Gearing up to buy your first home? Searching and shopping for a house can be thrilling, tiresome, and somewhat frightening. At the end of the journey, your aim is to end up with a property you enjoy at a price you can afford. Simple? Unfortunately, some people make mistakes that keep them from this humble dream. Check your home buying process with these 7 industry-related solutions for the mistakes that many first-time home buyers experience.
1. Pre-approval Early On
Getting pre-approved for a mortgage is a common oversight for many first-time home buyers. The excitement of searching for your perfect place can be distracting. By the time you find a suitable property, making an offer without a pre-approved mortgage could lessen your chances of getting what you want.
Solution: Pre-approval of a mortgage in the early stages of your home buying journey is crucial to the process because it clearly outlines a realistic understanding of how much you can spend on a house. It also shows home sellers that you're serious about investing, which gives you a better chance if you are competing for a home in a competitive market.

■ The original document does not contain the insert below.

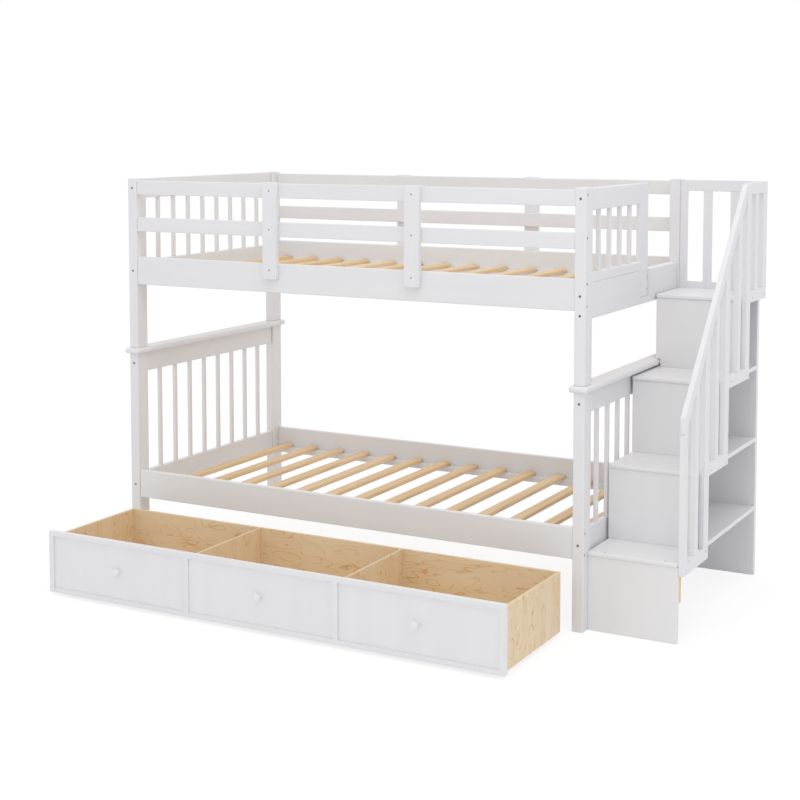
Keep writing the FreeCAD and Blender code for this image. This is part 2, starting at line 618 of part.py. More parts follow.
for face, (y_face, y_way) in FACES.items():
    outer = inward(y_face, y_way, "rail_setback - rail_thick")
    for which in ("left", "right"):
        for rail, level in (("upper_side_rail", "upper_rail_low + rail_height - batten_screw_drop"),
                            ("guard_mid_rail", "guard_mid_low + guard_height / 2"),
                            ("guard_top_rail", "guard_top_low + guard_height / 2")):
            screwed("y", outer, y_way, (f"batten_{which}_mid", level),
                    [f"{face}_{which}_batten", f"{face}_{rail}"])
for drop in ("stile_upper_screw", "stile_lower_screw"):
    screwed("x", "stile_outer", -1, ("entry_stile_end - stile_screw_in", f"entry_board_high - {drop}"),
            ["entry_stile", "entry_end_board"], length="stile_screw_length")
for i in range(4):
    tread = f"stair_tread_{i + 1}" if i < 3 else "stair_platform"
    for x in ("stair_left + tread_screw_left", "stair_right - tread_screw_right"):
        screwed("z", LEVELS[i], -1, (x, f"{RISERS[i]} + board / 2"), [tread, f"stair_riser_{i + 1}"])
    start = "guard_front + newel_width" if i == 0 else f"guard_{STEPS[i - 1]}_end"
    behind = f"stair_shelf_{i + 1}" if i < 3 else "stair_platform"
    in_tread = f"{LEVELS[i]} - board / 2"
    in_behind = f"{LEVELS[i]} - shelf_drop - shelf_thick / 2" if i < 3 else in_tread
    for y, z, part in ((f"{start} + guard_screw_in", in_tread, tread),
                       (f"guard_{STEPS[i]}_end - guard_screw_in", in_behind, behind)):
        screwed("x", guard_x[1], -1, (y, z), [f"stair_guard_rail_{STEPS[i]}", part])

# ---- drawer ----
front_y = ("front_face", "front_inside")
front_z = ("front_low", "front_high")
panel_z = ("front_low + front_bottom", "front_high - front_top")
board("drawer_front_frame", ("front_left", "front_right"), front_y, front_z, soft="wood_soft / 2")
panels, knobs, knob_screws = [], [], []
for i in range(3):
    left = f"front_left + front_end + {i} * (panel_width + front_stile)"
    panel_x = (left, f"{left} + panel_width")
    bore("drawer_front_frame", board(f"front_window_{i + 1}", panel_x, front_y, panel_z, soft=None))
    panels.append(f"drawer_panel_{i + 1}")
    board(panels[-1], panel_x, ("panel_face", "front_inside"), panel_z, soft="wood_soft / 4")
    middle = (f"{left} + panel_width / 2", "knob_high")
    neck = rod(f"knob_neck_{i + 1}", "y", middle, "knob_neck_radius",
               ("panel_face - knob_neck", "panel_face"))
    ball = doc.addObject("Part::Ellipsoid", f"knob_ball_{i + 1}")
    ball.Placement = FreeCAD.Placement(FreeCAD.Vector(), TURNS["y"])
    bind(ball, "Radius1", "knob_depth")
    bind(ball, "Radius2", "knob_radius")
    bind(ball, "Radius3", "knob_radius")
    place(ball, middle[0], "panel_face - knob_neck", "knob_high")
    socket = rod(f"knob_socket_{i + 1}", "y", middle, "screw_hole_radius",
                 ("panel_face - knob_neck / 2", "front_inside"))
    knob = doc.addObject("Part::Cut", f"knob_{i + 1}")
    knob.Base = joined(f"knob_solid_{i + 1}", "Part::MultiFuse", [neck, ball])
    knob.Tool = socket
    knobs.append(knob)
    bore(panels[-1], socket)
    shank = rod(f"knob_shank_{i + 1}", "y", middle, "screw_radius",
                ("panel_face - knob_neck / 2 + screw_tip", "front_inside"))
    screw_head = rod(f"knob_screw_head_{i + 1}", "y", middle, "screw_head_radius",
                     ("front_inside", "front_inside + screw_head_depth"))
    knob_screws.append(joined(f"knob_screw_{i + 1}", "Part::MultiFuse", [shank, screw_head]))

inside_x = ("box_left + box_wall", "box_right - box_wall")
inside_y = ("front_inside", "box_back - box_wall")
box_z = ("box_low", "box_high")
box_soft = "box_wall / 8"
drawer_sides = [
    board("drawer_left_side", ("box_left", inside_x[0]), ("front_inside", "box_back"), box_z,
          soft=box_soft),
    board("drawer_right_side", (inside_x[1], "box_right"), ("front_inside", "box_back"), box_z,
          soft=box_soft),
]
board("drawer_back", inside_x, (inside_y[1], "box_back"), box_z, soft=box_soft)
board("drawer_bottom", inside_x, inside_y, ("bottom_low", "bottom_high"), soft=None)
dividers = []
for i in (1, 2):
    middle = f"front_left + front_end + {i} * (panel_width + front_stile) - front_stile / 2"
    dividers.append(board(f"drawer_divider_{i}",
                          (f"{middle} - divider_thick / 2", f"{middle} + divider_thick / 2"),
                          inside_y, ("bottom_high", "box_high"), soft=box_soft))

# ---- casters: a fork under the drawer's bottom, an axle and a wheel that turns on it ----
CASTERS = {
    "front_left": ("box_left + caster_side", "front_inside + caster_in"),
    "front_right": ("box_right - caster_side", "front_inside + caster_in"),
    "back_left": ("box_left + caster_side", "box_back - caster_in"),
    "back_right": ("box_right - caster_side", "box_back - caster_in"),
}
forks, axles, wheels = [], [], []
inner_half = "wheel_width / 2 + fork_gap"
outer_half = f"{inner_half} + fork_thick"
for corner, (x, y) in CASTERS.items():
    whole = [board(f"fork_plate_{corner}", (f"{x} - ({outer_half})", f"{x} + {outer_half}"),
                   (f"{y} - fork_length / 2", f"{y} + fork_length / 2"),
                   ("bottom_low - fork_thick", "bottom_low"), soft=None)]
    for side, cheek_x in (("left", (f"{x} - ({outer_half})", f"{x} - ({inner_half})")),
                          ("right", (f"{x} + {inner_half}", f"{x} + {outer_half}"))):
        whole.append(board(f"fork_{side}_cheek_{corner}", cheek_x,
                           (f"{y} - fork_length / 4", f"{y} + fork_length / 4"),
                           ("wheel_radius - fork_below_axle", "bottom_low - fork_thick"),
                           soft=None))
    centre = (y, "wheel_radius")
    axle_x = (f"{x} - ({outer_half}) - axle_end", f"{x} + {outer_half} + axle_end")
    fork = doc.addObject("Part::Cut", f"fork_{corner}")
    fork.Base = joined(f"fork_solid_{corner}", "Part::MultiFuse", whole)
    fork.Tool = rod(f"fork_eye_{corner}", "x", centre, "fork_hole_radius", axle_x)
    forks.append(fork)
    axles.append(rod(f"axle_{corner}", "x", centre, "axle_radius", axle_x))
    label = f"caster_wheel_{corner}"
    wheel = doc.addObject("PartDesign::Body", label)
    disc = wheel.newObject("PartDesign::AdditiveCylinder", label + "_disc")
    bind(disc, "Radius", "wheel_radius")
    bind(disc, "Height", "wheel_width")
    eased = wheel.newObject("PartDesign::Fillet", label + "_edges")
    eased.Base = (disc, [""])
    eased.UseAllEdges = True
    bind(eased, "Radius", "wheel_soft")
    wheel.Tip = eased
    wheel.Placement = FreeCAD.Placement(FreeCAD.Vector(), TURNS["x"])
    place(wheel, f"{x} - wheel_width / 2", y, "wheel_radius")
    blanks[label] = wheel
    bore(label, rod(f"wheel_bore_{corner}", "x", centre, "wheel_bore",
                    (f"{x} - wheel_width / 2", f"{x} + wheel_width / 2")))
    wheels.append(label)

# ---- one node for each separate piece, or for each set of equal pieces ----
SINGLE = [
    "entry_end_board", "entry_facing", "entry_stile",
    "stair_side_panel", "stair_back_panel", "stair_back_stile",
    "stair_riser_1", "stair_riser_2", "stair_riser_3", "stair_riser_4",
    "stair_tread_1", "stair_tread_2", "stair_tread_3", "stair_platform", "stair_handrail",
    "drawer_front_frame", "drawer_back", "drawer_bottom", *wheels,
]
nodes = {label: drilled(label) for label in SINGLE}


def group(label, pieces):
    """A node of several like pieces: names of boards, boards or other finished solids."""
    by_body = {body.Name: name for name, body in blanks.items()}
    solids = []
    for piece in pieces:
        name = piece if isinstance(piece, str) else by_body.get(piece.Name)
        solids.append(drilled(name) if name else piece)
    nodes[label] = joined(label, "Part::Compound", solids)


for tier in ("lower", "upper"):
    group(f"{tier}_posts", [post_name(tier, side, face) for side, face in CORNERS])
    group(f"{tier}_side_rails", [f"{face}_{tier}_side_rail" for face in FACES])
    group(f"{tier}_slats", slats[tier])
group("end_caps", ["left_end_cap", "right_end_cap"])
group("lower_end_top_rails", [f"lower_{side}_top_rail" for side in SIDES])
group("lower_end_bottom_rails", [f"lower_{side}_bottom_rail" for side in SIDES])
group("lower_spindles", lower_spindles)
group("upper_left_rails", ["upper_left_bottom_rail", "upper_left_top_rail"])
group("upper_left_spindles", upper_left_spindles)
group("entry_guard_rails", ["entry_guard_bottom_rail", "entry_guard_top_rail"])
group("entry_spindles", entry_spindles)
group("guard_rails", [f"{face}_guard_{which}_rail" for face in FACES for which in ("mid", "top")])
group("guard_battens", [f"{face}_{which}_batten" for face in FACES for which in ("left", "right")])
group("slat_cleats", cleats)
group("post_pins", pins)
group("side_rail_bolts", side_bolts)
group("end_rail_bolts", end_bolts)
group("barrel_nuts", nuts)
group("wood_screws", screws)
group("stair_shelves", shelves)
group("stair_cleats", stair_cleats)
group("stair_guard_rails", guard_rails)
group("stair_guard_posts", guard_posts)
group("stair_balusters", balusters)
group("gate_frame", gate_frame)
group("gate_slats", gate_slats)
group("drawer_panels", panels)
group("drawer_knobs", knobs)
group("knob_screws", knob_screws)
group("drawer_sides", drawer_sides)
group("drawer_dividers", dividers)
group("caster_forks", forks)
group("caster_axles", axles)

doc.recompute()
for thing in doc.Objects:
    if "Invalid" in thing.State or "Error" in thing.State:
        raise RuntimeError(f"{thing.Label}: {thing.State}")
for label, thing in nodes.items():
    shape = thing.Shape
    if shape.isNull() or not shape.isValid() or not shape.Solids:
        raise RuntimeError(f"{label} has no valid solid")
    thing.Label = label
    shape.exportStep(f"parts/{label}.step")
print(len(nodes), "nodes")
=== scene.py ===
import math

import bmesh
import bpy
import numpy as np
from mathutils import Matrix, Vector


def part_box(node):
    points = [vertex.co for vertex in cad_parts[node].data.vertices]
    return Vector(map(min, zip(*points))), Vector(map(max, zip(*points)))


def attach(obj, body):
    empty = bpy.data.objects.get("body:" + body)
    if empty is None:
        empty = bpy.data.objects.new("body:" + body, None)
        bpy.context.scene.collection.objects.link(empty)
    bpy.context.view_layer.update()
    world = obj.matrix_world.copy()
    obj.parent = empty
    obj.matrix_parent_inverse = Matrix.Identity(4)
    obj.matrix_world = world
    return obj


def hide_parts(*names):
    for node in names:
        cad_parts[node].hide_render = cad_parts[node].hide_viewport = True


# Bunk bed with storage stairs. Metres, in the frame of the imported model: the origin is on the
# floor, at the middle of the front left post's foot.
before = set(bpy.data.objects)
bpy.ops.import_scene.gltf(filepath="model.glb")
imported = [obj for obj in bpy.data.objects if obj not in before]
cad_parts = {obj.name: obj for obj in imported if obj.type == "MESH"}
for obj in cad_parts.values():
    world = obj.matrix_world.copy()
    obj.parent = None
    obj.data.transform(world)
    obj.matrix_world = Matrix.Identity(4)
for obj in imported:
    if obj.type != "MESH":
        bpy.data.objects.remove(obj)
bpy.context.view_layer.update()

MM = 0.001
BED = "bed_and_stairs"


# ---- materials ----
def linear(hex_colour):
    """An sRGB hex colour as linear RGBA."""
    shares = [int(hex_colour[i:i + 2], 16) / 255 for i in (1, 3, 5)]
    return [s / 12.92 if s <= 0.04045 else ((s + 0.055) / 1.055) ** 2.4 for s in shares] + [1]


def add(tree, kind, sockets=None, **settings):
    """A shader node with its settings; sockets holds a value or another node's output for each."""
    node = tree.nodes.new("ShaderNode" + kind)
    for name, value in settings.items():
        setattr(node, name, value)
    for name, value in (sockets or {}).items():
        if isinstance(value, bpy.types.NodeSocket):
            tree.links.new(value, node.inputs[name])
        else:
            node.inputs[name].default_value = value
    return node


def begin(name, **sockets):
    """A new material with its surface shader, whose sockets get these constants."""
    material = bpy.data.materials.new(name)
    material.use_nodes = True
    tree = material.node_tree
    shader = tree.nodes["Principled BSDF"]
    for socket, value in sockets.items():
        shader.inputs[socket.replace("_", " ").title().replace("Ior", "IOR")].default_value = value
    return material, tree, shader


def fibres(tree, axis, across, length, shift=None):
    """Surface coordinates in fibres: across mm wide, and length mm long along the axis."""
    scale = [1 / (across * MM)] * 3
    scale["xyz".index(axis)] = 1 / (length * MM)
    place = add(tree, "TexCoord").outputs["Object"]
    if shift:
        place = add(tree, "VectorMath", {0: place, 1: shift}).outputs[0]
    return add(tree, "Mapping", {"Vector": place, "Scale": scale}).outputs[0]


SOFT = {"interpolation_type": "SMOOTHSTEP"}
COLOURS = {"data_type": "RGBA"}


def lacquered_wood(name, axis, low="#E6E6E9", high="#E9E9EB"):
    """White satin lacquer sprayed on planed wood or fibreboard.

    The coat hides the colour of the wood. It leaves a fine orange peel, about 3 mm from crest
    to crest, and a gloss and tone that wander a little along the board where the coat has sunk
    in. The real peel is about half as wide, too fine to show.
    """
    material, tree, shader = begin(name, ior=1.5, roughness=0.42)
    along = fibres(tree, axis, 70, 600)
    sunk = add(tree, "TexNoise", {"Vector": along, "Scale": 1.0, "Detail": 1.0}).outputs[0]
    even = add(tree, "MapRange", {0: sunk, 1: 0.3, 2: 0.7}, **SOFT).outputs[0]
    colour = add(tree, "Mix", {0: even, 6: linear(low), 7: linear(high)}, **COLOURS).outputs[2]
    tree.links.new(colour, shader.inputs["Base Color"])
    gloss = add(tree, "MapRange", {0: sunk, 1: 0.25, 2: 0.75, 3: 0.39, 4: 0.46}, **SOFT)
    tree.links.new(gloss.outputs[0], shader.inputs["Roughness"])
    peel = add(tree, "TexNoise", {"Vector": fibres(tree, axis, 3, 3), "Scale": 1.0, "Detail": 1.0})
    relief = add(tree, "Bump", {"Height": peel.outputs[0], "Distance": 0.03 * MM, "Strength": 0.5})
    tree.links.new(relief.outputs[0], shader.inputs["Normal"])
    return material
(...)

TIP: Seek out more than one lender to find the best fit for your budgeting needs. Make sure you have all supporting documentation necessary well-organized before meeting with lenders (bank statements, tax returns, pay stubs, credit reports).
2. Not Choosing Your Own Payment Schedule
Paying off your mortgage faster saves you interest costs, while a longer amortization period reduces your regular payment and frees up cash flow. You can save thousands of dollars in interest by opting for a shorter amortization period by paying bi weekly instead of monthly. You can also opt for increasing the amount of payment by a small amount.
Solution: Ask your lender what they have to offer you for payment plans.
TIP: Use an online mortgage calculator to check the numbers.
3. Skipping the Home Inspection
It's extremely enticing to think you're a new homeowner the very moment you go into escrow, but steer clear from this notion before you've had your soon-to-be home inspected. Before it's a done deal, you really need to know what kind of shape the house is in. It's a pity to be stuck with a money pit or with the headache of having to shell out more cash and time into unexpected repairs. Keeping your enthusiasm in check until you have a full picture of the house's physical state will help you avoid a major financial resentment.
Solution: Make and offer on the property contingent upon the results of a home inspection.
TIP: Before you make an offer, speak to your agent about the history of the property. Do some research on the type of home you are investing in to see if there are any common issues with the style of home.
4. Interviewing Only One Lender
Outside of searching for the right home, finding the right lender is one of the most important parts to research in the home buyer journey. Latching onto the first lender you come across is not a good idea because you could be missing out on something better suited for you.
Solution: With today's competitive lending market, it's in your best interested to shop around and see what's out there. Be sure to speak with an online lender, a credit union, and a regional bank.
TIP: The same goes for real estate agents! Interview more than one person and see what's best for your home buying needs!
5. Expecting the Value of Your Home to Appreciate Over Time
Many first-time home buyers sacrifice all of their life savings into a home, hoping to get a strong ROI when they sell five to ten years down the road. Of course, it's better to get home equity for the money you'd be spending on rent, however, real estate is a large asset that's not terribly liquid.
Solution: Looking at your investment objectively could save a lot of money and heartbreak. Understanding that the real estate market could drop in 2 to 10 years from now is a healthier way to plan for personal financial stability.
TIP: Ask your real estate agent for a market forecast and industry trends. Do some research on what your town or city has in store for community development over the next 5 to 10 years.
6. Forgetting About Additional Expenses
Often new homeowners forget to think into the future when it comes to additional home expenses. Being a homeowner brings new expenditures which include property taxes, higher insurance fees, upkeep costs, and emergency funds for unexpected repairs. If you purchase a condo, keep in mind that there'll be monthly HOA fees regardless of whether anything needs to be repaired.
Solution: Make sure to do your due diligence. Speak with your insurance company, lenders, real estate agents, and strata managers about the nature of all costs.
TIP: Keep an emergency account for the house.
7. Not Choosing to Hire an Agent OR Using the Seller's Agent
Many first-time buyers walk into open houses without having an agent on board. This can be like walking into a shark tank even when agents have an ethical rule that they must act in both the seller and the buyer parties' best interest. It's rare for a home buyer to have the seller's agent represent them throughout a real estate transaction. Once you begin dealing with a seller's agent, you might see how it doesn't workout in your best interest before contacting one of your own agents. It's also quite rare for these sort of real estate transactions to be fruitful for the home buyer.
Solution: Wherever you go, make sure to bring an agent with you when looking for a home.
TIP: Be sure to interview more than one agent. Choose someone who knows exactly what your needs are with a well-defined budget!